Just what the Pettys themselves are doing is curious too. They’re working with Evernham on the technical side of things, particularly with the car-of-tomorrow and with engine leasing. They’re also working with Gillett on separate business deals.
“Now Petty Enterprises is a strange animal,” Kyle Petty says. “We’re two race teams. We’re also an iconic brand in ‘Richard Petty.’ We’re also ‘the Richard Petty Driving Experience,’ with 1200 to 1400 race track days and all that. We’re also the Victory Junction Gang Camp.
“Petty Enterprises is a broader scope than just the track.
“Now if we’re looking at somebody to help from a business standpoint, to help us grow the Petty ‘brand,’ that’s a whole different story from looking at somebody to help us on the sports side…that’s a totally different business partner.

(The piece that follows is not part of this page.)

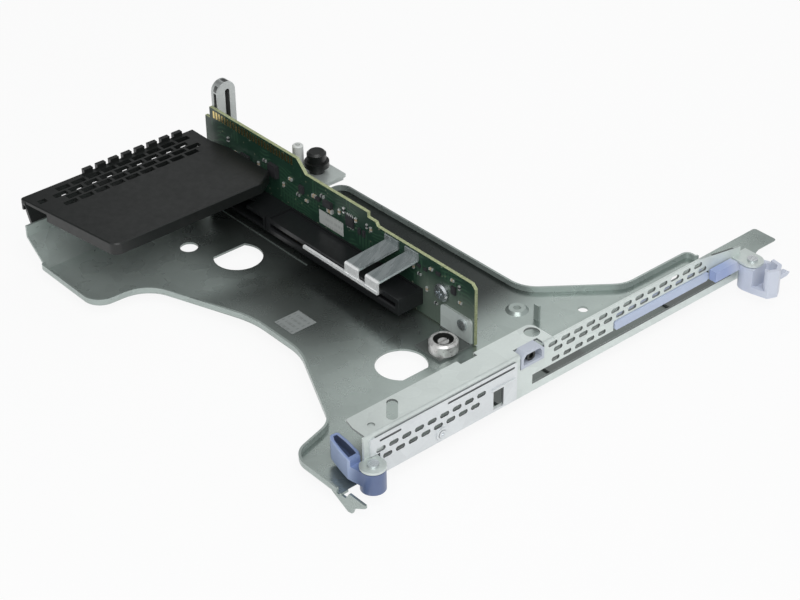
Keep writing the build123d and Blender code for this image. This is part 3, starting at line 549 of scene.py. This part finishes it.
# place along the board, height, size along the board, size upwards, thickness, body
CHIPS = (
    (139.6, 26.4, 2.6, 1.4, 1.0, TAN_BODY),
    (133.9, 28.8, 2.2, 1.3, 0.9, BLACK_BODY),
    (128.6, 23.8, 3.4, 1.7, 1.2, TAN_BODY),
    (122.6, 26.2, 1.1, 2.4, 0.7, TAN_BODY),
    (119.4, 28.4, 1.1, 2.6, 0.8, BLACK_BODY),
    (111.6, 27.0, 1.1, 2.2, 0.7, TAN_BODY),
    (104.4, 27.2, 1.0, 2.0, 0.6, BLACK_BODY),
    (101.8, 26.8, 1.0, 2.0, 0.6, TAN_BODY),
    (145.2, 21.4, 2.0, 1.0, 0.7, TAN_BODY),
    (151.0, 22.0, 2.0, 1.0, 0.7, BLACK_BODY),
    (156.2, 27.6, 2.2, 1.2, 0.8, TAN_BODY),
    (161.4, 22.6, 1.0, 2.0, 0.7, TAN_BODY),
    (174.6, 29.0, 2.0, 1.1, 0.7, BLACK_BODY),
    (179.4, 25.4, 1.1, 2.0, 0.7, TAN_BODY),
    (196.4, 24.0, 2.0, 1.1, 0.7, TAN_BODY),
    (201.6, 28.6, 1.1, 2.2, 0.7, BLACK_BODY),
    (74.6, 21.6, 1.0, 1.9, 0.6, TAN_BODY),
    (70.8, 19.6, 1.9, 1.0, 0.6, BLACK_BODY),
    (66.2, 14.4, 1.0, 2.0, 0.6, TAN_BODY),
    (63.6, 25.4, 2.0, 1.0, 0.7, TAN_BODY),
    (50.6, 26.2, 1.9, 1.0, 0.6, TAN_BODY),
    (46.4, 24.6, 1.0, 1.9, 0.6, BLACK_BODY),
    (45.8, 17.6, 1.9, 1.0, 0.6, TAN_BODY),
    (60.4, 10.2, 1.9, 1.0, 0.6, BLACK_BODY),
)
LEAD_Y, LEAD_PITCH, LEAD_WIDE = 113.5, 1.15, 0.4     # leads of the small package
LEAD_ROWS, LEAD_LONG = (21.5, 27.5), 1.2

small_parts = bmesh.new()
for place_and_size in CHIPS:
    chip(small_parts, *place_and_size)
for i in range(4):
    lead = LEAD_Y + i * LEAD_PITCH
    for row in LEAD_ROWS:
        brick(small_parts, (BOARD_FACE - 0.5, lead, row - LEAD_LONG / 2),
              (BOARD_FACE - 0.05, lead + LEAD_WIDE, row + LEAD_LONG / 2), SOLDER)
add_piece("board_chips", small_parts, (CHIP_BODY, CAPACITOR, SOLDER_ENDS))

# Camera: turned, pitched and rolled as the photograph's, which is 800 x 600
PHOTO_W, PHOTO_H = 800, 600
PHI, ELEV, ROLL = math.radians(40.537), math.radians(33.888), math.radians(-0.659)
FOCUS = 2000.0              # focal length in pixels
DISTANCE = 744.887          # mm along the view from the eye to the corner at the panel's left end
CORNER = (364.566, 483.107)     # pixel on which that corner falls
SENSOR = 36.0

forward = Vector((math.sin(PHI) * math.cos(ELEV), math.cos(PHI) * math.cos(ELEV), -math.sin(ELEV)))
level = Vector((math.cos(PHI), -math.sin(PHI), 0.0))
rise = level.cross(forward)
right = math.cos(ROLL) * level + math.sin(ROLL) * rise
up = -math.sin(ROLL) * level + math.cos(ROLL) * rise
aside = (CORNER[0] - PHOTO_W / 2) / FOCUS * right - (CORNER[1] - PHOTO_H / 2) / FOCUS * up
eye = -DISTANCE * (forward + aside)

camera_data = bpy.data.cameras.new("PhotoCamera")
camera_data.sensor_width = SENSOR
camera_data.lens = FOCUS * SENSOR / PHOTO_W
camera_data.clip_start, camera_data.clip_end = 0.01, 20.0
camera = bpy.data.objects.new("PhotoCamera", camera_data)
bpy.context.scene.collection.objects.link(camera)
camera.matrix_world = Matrix.Translation(at(*eye)) @ Matrix((right, up, -forward)).transposed().to_4x4()
bpy.context.scene.camera = camera
bpy.context.scene.view_settings.view_transform = "Standard"


# Light
def area_lamp(name, place, target, size, power):
    """A soft square lamp that faces its target."""
    data = bpy.data.lights.new(name, "AREA")
    data.shape, data.size, data.energy = "SQUARE", size, power
    lamp = bpy.data.objects.new(name, data)
    bpy.context.scene.collection.objects.link(lamp)
    lamp.location = at(*place)
    lamp.rotation_mode = "QUATERNION"
    lamp.rotation_quaternion = (at(*target) - at(*place)).to_track_quat("-Z", "Y")
    return data


PART_MIDDLE = (90, 100, 10)
area_lamp("KeyTop", (-250, -420, 780), PART_MIDDLE, 0.7, 4.4)
area_lamp("SideFill", (-700, 300, 420), PART_MIDDLE, 0.6, 0.6)
# two low lamps behind the part, which the tray floor reflects to the camera
area_lamp("LeftGlow", (290, 560, 336), (0, 170, 0), 0.17, 0.05)
front_glow = area_lamp("FrontGlow", (425, 300, 350), (425, -75, 20), 0.40, 0.25)
front_glow.shape, front_glow.size_y = "RECTANGLE", 0.17

world = bpy.data.worlds.new("Studio")
world.use_nodes = True
sky = world.node_tree
background = sky.nodes["Background"]
background.inputs[0].default_value = (0.97, 0.99, 1.0, 1.0)
# the room is darker behind the part than above and in front of it
direction = sky.nodes.new("ShaderNodeTexCoord")
parts = sky.nodes.new("ShaderNodeSeparateXYZ")
depth = sky.nodes.new("ShaderNodeMapRange")
for socket, value in enumerate((-0.2, 0.75, 0.62, 0.10), start=1):
    depth.inputs[socket].default_value = value
sky.links.new(direction.outputs["Generated"], parts.inputs[0])
sky.links.new(parts.outputs[1], depth.inputs[0])
sky.links.new(depth.outputs[0], background.inputs[1])
bpy.context.scene.world = world

# Floor: near white where the camera or a reflection sees it, and it still takes the part's shadow
FLOOR_HALF = 6.0            # metres
FLOOR_DROP = 0.0002         # metres below the part
FLOOR_GLOW = 0.9
paint = Look("StudioWhite", (0.86, 0.86, 0.86), 0.9)
glow = paint.node("Emission")
paint.set(glow, "Color", (1, 1, 1, 1))
paint.set(glow, "Strength", 1.0)
ray = paint.node("LightPath").outputs
seen = paint.most(ray["Is Camera Ray"], ray["Is Glossy Ray"], ray["Is Transmission Ray"])
both = paint.node("MixShader")
paint.link(paint.times(seen, FLOOR_GLOW), both.inputs[0])
paint.link(paint.b.outputs[0], both.inputs[1])
paint.link(glow.outputs[0], both.inputs[2])
paint.link(both.outputs[0], paint.nt.nodes["Material Output"].inputs["Surface"])

floor_sheet = bmesh.new()
bmesh.ops.create_grid(floor_sheet, x_segments=1, y_segments=1, size=FLOOR_HALF,
                      matrix=Matrix.Translation((0.0, 0.0, cad_low[2] - FLOOR_DROP)))
floor_mesh = bpy.data.meshes.new("StudioFloor")
floor_sheet.to_mesh(floor_mesh)
floor_sheet.free()
floor_mesh.materials.append(paint.m)
floor = bpy.data.objects.new("StudioFloor", floor_mesh)
bpy.context.scene.collection.objects.link(floor)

“So ‘Do I want a guy to help me grow the sports’ side?’ Or ‘Do I want a guy to help me grow the business side?’
“And where are we in our deal? Can I grow the business side and the bleed-off help the sports side….or can I grow the sports side and the bleed-off help the business side?
“There are a lot more questions to ask now than when Childress did his deal. When you step back and look at all this globally, it is different today.
“When we talk mergers and acquisitions, this is not a sports story, it’s a business story.
“But then this is only a sport for four hours every Sunday. It’s a business the rest of the week.”